## start Materials provided

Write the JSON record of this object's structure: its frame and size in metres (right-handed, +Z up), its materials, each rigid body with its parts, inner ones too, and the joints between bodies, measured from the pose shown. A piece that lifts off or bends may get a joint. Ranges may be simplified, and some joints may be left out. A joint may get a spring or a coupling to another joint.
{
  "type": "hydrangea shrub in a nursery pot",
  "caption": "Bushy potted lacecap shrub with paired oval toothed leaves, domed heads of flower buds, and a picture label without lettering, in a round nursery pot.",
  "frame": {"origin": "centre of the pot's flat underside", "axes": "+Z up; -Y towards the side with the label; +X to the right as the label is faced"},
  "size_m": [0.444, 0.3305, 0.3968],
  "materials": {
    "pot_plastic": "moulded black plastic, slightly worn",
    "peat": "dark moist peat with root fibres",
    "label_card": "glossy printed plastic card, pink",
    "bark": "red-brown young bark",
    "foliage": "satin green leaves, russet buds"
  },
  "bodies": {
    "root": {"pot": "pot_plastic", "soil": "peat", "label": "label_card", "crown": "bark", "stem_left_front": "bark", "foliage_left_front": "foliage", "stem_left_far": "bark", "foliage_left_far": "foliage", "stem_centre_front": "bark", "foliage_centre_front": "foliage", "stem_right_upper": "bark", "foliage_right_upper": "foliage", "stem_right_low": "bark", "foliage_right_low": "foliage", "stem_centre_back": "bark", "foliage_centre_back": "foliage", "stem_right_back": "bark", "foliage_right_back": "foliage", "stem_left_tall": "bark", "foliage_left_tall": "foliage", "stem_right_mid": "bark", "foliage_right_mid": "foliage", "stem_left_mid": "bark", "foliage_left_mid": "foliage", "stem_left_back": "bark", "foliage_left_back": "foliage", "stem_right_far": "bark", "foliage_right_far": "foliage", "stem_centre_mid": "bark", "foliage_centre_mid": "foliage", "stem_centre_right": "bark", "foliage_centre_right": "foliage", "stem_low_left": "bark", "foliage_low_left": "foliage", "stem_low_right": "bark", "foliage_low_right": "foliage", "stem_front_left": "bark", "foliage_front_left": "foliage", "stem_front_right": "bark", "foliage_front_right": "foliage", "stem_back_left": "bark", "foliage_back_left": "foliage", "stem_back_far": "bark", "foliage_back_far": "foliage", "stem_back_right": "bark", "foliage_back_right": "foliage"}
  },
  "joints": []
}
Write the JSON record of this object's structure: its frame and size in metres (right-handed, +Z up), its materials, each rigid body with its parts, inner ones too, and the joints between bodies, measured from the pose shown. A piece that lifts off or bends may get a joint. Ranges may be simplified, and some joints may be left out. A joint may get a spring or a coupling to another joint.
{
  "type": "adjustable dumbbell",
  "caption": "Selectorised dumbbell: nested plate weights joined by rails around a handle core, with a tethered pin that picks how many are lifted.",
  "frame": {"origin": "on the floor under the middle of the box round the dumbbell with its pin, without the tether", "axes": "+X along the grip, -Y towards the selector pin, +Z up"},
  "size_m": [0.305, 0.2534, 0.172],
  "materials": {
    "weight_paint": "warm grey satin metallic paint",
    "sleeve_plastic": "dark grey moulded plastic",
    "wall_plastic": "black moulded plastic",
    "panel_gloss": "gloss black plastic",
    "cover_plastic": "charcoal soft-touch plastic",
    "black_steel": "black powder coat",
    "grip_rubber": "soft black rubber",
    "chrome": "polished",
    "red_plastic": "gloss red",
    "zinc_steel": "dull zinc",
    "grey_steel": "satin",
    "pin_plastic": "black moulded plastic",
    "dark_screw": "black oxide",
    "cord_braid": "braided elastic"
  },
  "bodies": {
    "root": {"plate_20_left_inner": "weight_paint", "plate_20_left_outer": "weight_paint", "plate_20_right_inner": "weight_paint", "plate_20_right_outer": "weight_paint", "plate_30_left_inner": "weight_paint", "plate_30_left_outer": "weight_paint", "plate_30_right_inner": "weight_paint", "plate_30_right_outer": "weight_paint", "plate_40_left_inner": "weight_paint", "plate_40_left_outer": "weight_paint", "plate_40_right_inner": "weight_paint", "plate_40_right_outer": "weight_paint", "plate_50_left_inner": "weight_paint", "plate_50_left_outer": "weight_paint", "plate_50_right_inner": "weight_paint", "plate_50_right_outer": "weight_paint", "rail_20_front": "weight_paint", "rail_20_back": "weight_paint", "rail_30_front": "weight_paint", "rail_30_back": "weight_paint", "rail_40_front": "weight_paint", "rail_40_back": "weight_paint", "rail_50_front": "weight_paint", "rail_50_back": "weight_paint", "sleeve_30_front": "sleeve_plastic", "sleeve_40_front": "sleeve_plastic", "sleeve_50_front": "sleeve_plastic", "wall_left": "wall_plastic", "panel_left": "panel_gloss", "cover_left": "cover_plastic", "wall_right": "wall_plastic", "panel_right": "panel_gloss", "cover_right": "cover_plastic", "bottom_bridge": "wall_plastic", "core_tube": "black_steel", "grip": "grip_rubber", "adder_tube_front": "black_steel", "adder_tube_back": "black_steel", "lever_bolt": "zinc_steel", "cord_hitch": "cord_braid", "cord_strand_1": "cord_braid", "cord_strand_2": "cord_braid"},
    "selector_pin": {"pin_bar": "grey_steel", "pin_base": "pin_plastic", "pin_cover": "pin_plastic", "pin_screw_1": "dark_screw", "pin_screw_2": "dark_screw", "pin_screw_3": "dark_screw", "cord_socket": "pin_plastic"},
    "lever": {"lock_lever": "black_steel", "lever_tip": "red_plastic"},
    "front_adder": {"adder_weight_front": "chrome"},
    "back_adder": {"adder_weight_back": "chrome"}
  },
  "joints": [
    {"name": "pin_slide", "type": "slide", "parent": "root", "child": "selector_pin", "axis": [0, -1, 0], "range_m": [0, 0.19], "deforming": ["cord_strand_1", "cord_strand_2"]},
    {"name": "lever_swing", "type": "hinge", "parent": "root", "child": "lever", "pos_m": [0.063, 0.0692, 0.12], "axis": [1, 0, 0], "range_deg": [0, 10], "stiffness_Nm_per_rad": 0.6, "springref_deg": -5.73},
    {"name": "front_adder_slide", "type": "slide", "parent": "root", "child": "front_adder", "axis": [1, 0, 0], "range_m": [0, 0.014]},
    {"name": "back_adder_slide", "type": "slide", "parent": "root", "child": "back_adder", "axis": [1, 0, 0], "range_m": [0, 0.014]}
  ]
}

## end Materials provided

(What needs to be done):
Return all of the entries exactly as written.

(Task result):
Write the JSON record of this object's structure: its frame and size in metres (right-handed, +Z up), its materials, each rigid body with its parts, inner ones too, and the joints between bodies, measured from the pose shown. A piece that lifts off or bends may get a joint. Ranges may be simplified, and some joints may be left out. A joint may get a spring or a coupling to another joint.
{
  "type": "hydrangea shrub in a nursery pot",
  "caption": "Bushy potted lacecap shrub with paired oval toothed leaves, domed heads of flower buds, and a picture label without lettering, in a round nursery pot.",
  "frame": {"origin": "centre of the pot's flat underside", "axes": "+Z up; -Y towards the side with the label; +X to the right as the label is faced"},
  "size_m": [0.444, 0.3305, 0.3968],
  "materials": {
    "pot_plastic": "moulded black plastic, slightly worn",
    "peat": "dark moist peat with root fibres",
    "label_card": "glossy printed plastic card, pink",
    "bark": "red-brown young bark",
    "foliage": "satin green leaves, russet buds"
  },
  "bodies": {
    "root": {"pot": "pot_plastic", "soil": "peat", "label": "label_card", "crown": "bark", "stem_left_front": "bark", "foliage_left_front": "foliage", "stem_left_far": "bark", "foliage_left_far": "foliage", "stem_centre_front": "bark", "foliage_centre_front": "foliage", "stem_right_upper": "bark", "foliage_right_upper": "foliage", "stem_right_low": "bark", "foliage_right_low": "foliage", "stem_centre_back": "bark", "foliage_centre_back": "foliage", "stem_right_back": "bark", "foliage_right_back": "foliage", "stem_left_tall": "bark", "foliage_left_tall": "foliage", "stem_right_mid": "bark", "foliage_right_mid": "foliage", "stem_left_mid": "bark", "foliage_left_mid": "foliage", "stem_left_back": "bark", "foliage_left_back": "foliage", "stem_right_far": "bark", "foliage_right_far": "foliage", "stem_centre_mid": "bark", "foliage_centre_mid": "foliage", "stem_centre_right": "bark", "foliage_centre_right": "foliage", "stem_low_left": "bark", "foliage_low_left": "foliage", "stem_low_right": "bark", "foliage_low_right": "foliage", "stem_front_left": "bark", "foliage_front_left": "foliage", "stem_front_right": "bark", "foliage_front_right": "foliage", "stem_back_left": "bark", "foliage_back_left": "foliage", "stem_back_far": "bark", "foliage_back_far": "foliage", "stem_back_right": "bark", "foliage_back_right": "foliage"}
  },
  "joints": []
}
Write the JSON record of this object's structure: its frame and size in metres (right-handed, +Z up), its materials, each rigid body with its parts, inner ones too, and the joints between bodies, measured from the pose shown. A piece that lifts off or bends may get a joint. Ranges may be simplified, and some joints may be left out. A joint may get a spring or a coupling to another joint.
{
  "type": "adjustable dumbbell",
  "caption": "Selectorised dumbbell: nested plate weights joined by rails around a handle core, with a tethered pin that picks how many are lifted.",
  "frame": {"origin": "on the floor under the middle of the box round the dumbbell with its pin, without the tether", "axes": "+X along the grip, -Y towards the selector pin, +Z up"},
  "size_m": [0.305, 0.2534, 0.172],
  "materials": {
    "weight_paint": "warm grey satin metallic paint",
    "sleeve_plastic": "dark grey moulded plastic",
    "wall_plastic": "black moulded plastic",
    "panel_gloss": "gloss black plastic",
    "cover_plastic": "charcoal soft-touch plastic",
    "black_steel": "black powder coat",
    "grip_rubber": "soft black rubber",
    "chrome": "polished",
    "red_plastic": "gloss red",
    "zinc_steel": "dull zinc",
    "grey_steel": "satin",
    "pin_plastic": "black moulded plastic",
    "dark_screw": "black oxide",
    "cord_braid": "braided elastic"
  },
  "bodies": {
    "root": {"plate_20_left_inner": "weight_paint", "plate_20_left_outer": "weight_paint", "plate_20_right_inner": "weight_paint", "plate_20_right_outer": "weight_paint", "plate_30_left_inner": "weight_paint", "plate_30_left_outer": "weight_paint", "plate_30_right_inner": "weight_paint", "plate_30_right_outer": "weight_paint", "plate_40_left_inner": "weight_paint", "plate_40_left_outer": "weight_paint", "plate_40_right_inner": "weight_paint", "plate_40_right_outer": "weight_paint", "plate_50_left_inner": "weight_paint", "plate_50_left_outer": "weight_paint", "plate_50_right_inner": "weight_paint", "plate_50_right_outer": "weight_paint", "rail_20_front": "weight_paint", "rail_20_back": "weight_paint", "rail_30_front": "weight_paint", "rail_30_back": "weight_paint", "rail_40_front": "weight_paint", "rail_40_back": "weight_paint", "rail_50_front": "weight_paint", "rail_50_back": "weight_paint", "sleeve_30_front": "sleeve_plastic", "sleeve_40_front": "sleeve_plastic", "sleeve_50_front": "sleeve_plastic", "wall_left": "wall_plastic", "panel_left": "panel_gloss", "cover_left": "cover_plastic", "wall_right": "wall_plastic", "panel_right": "panel_gloss", "cover_right": "cover_plastic", "bottom_bridge": "wall_plastic", "core_tube": "black_steel", "grip": "grip_rubber", "adder_tube_front": "black_steel", "adder_tube_back": "black_steel", "lever_bolt": "zinc_steel", "cord_hitch": "cord_braid", "cord_strand_1": "cord_braid", "cord_strand_2": "cord_braid"},
    "selector_pin": {"pin_bar": "grey_steel", "pin_base": "pin_plastic", "pin_cover": "pin_plastic", "pin_screw_1": "dark_screw", "pin_screw_2": "dark_screw", "pin_screw_3": "dark_screw", "cord_socket": "pin_plastic"},
    "lever": {"lock_lever": "black_steel", "lever_tip": "red_plastic"},
    "front_adder": {"adder_weight_front": "chrome"},
    "back_adder": {"adder_weight_back": "chrome"}
  },
  "joints": [
    {"name": "pin_slide", "type": "slide", "parent": "root", "child": "selector_pin", "axis": [0, -1, 0], "range_m": [0, 0.19], "deforming": ["cord_strand_1", "cord_strand_2"]},
    {"name": "lever_swing", "type": "hinge", "parent": "root", "child": "lever", "pos_m": [0.063, 0.0692, 0.12], "axis": [1, 0, 0], "range_deg": [0, 10], "stiffness_Nm_per_rad": 0.6, "springref_deg": -5.73},
    {"name": "front_adder_slide", "type": "slide", "parent": "root", "child": "front_adder", "axis": [1, 0, 0], "range_m": [0, 0.014]},
    {"name": "back_adder_slide", "type": "slide", "parent": "root", "child": "back_adder", "axis": [1, 0, 0], "range_m": [0, 0.014]}
  ]
}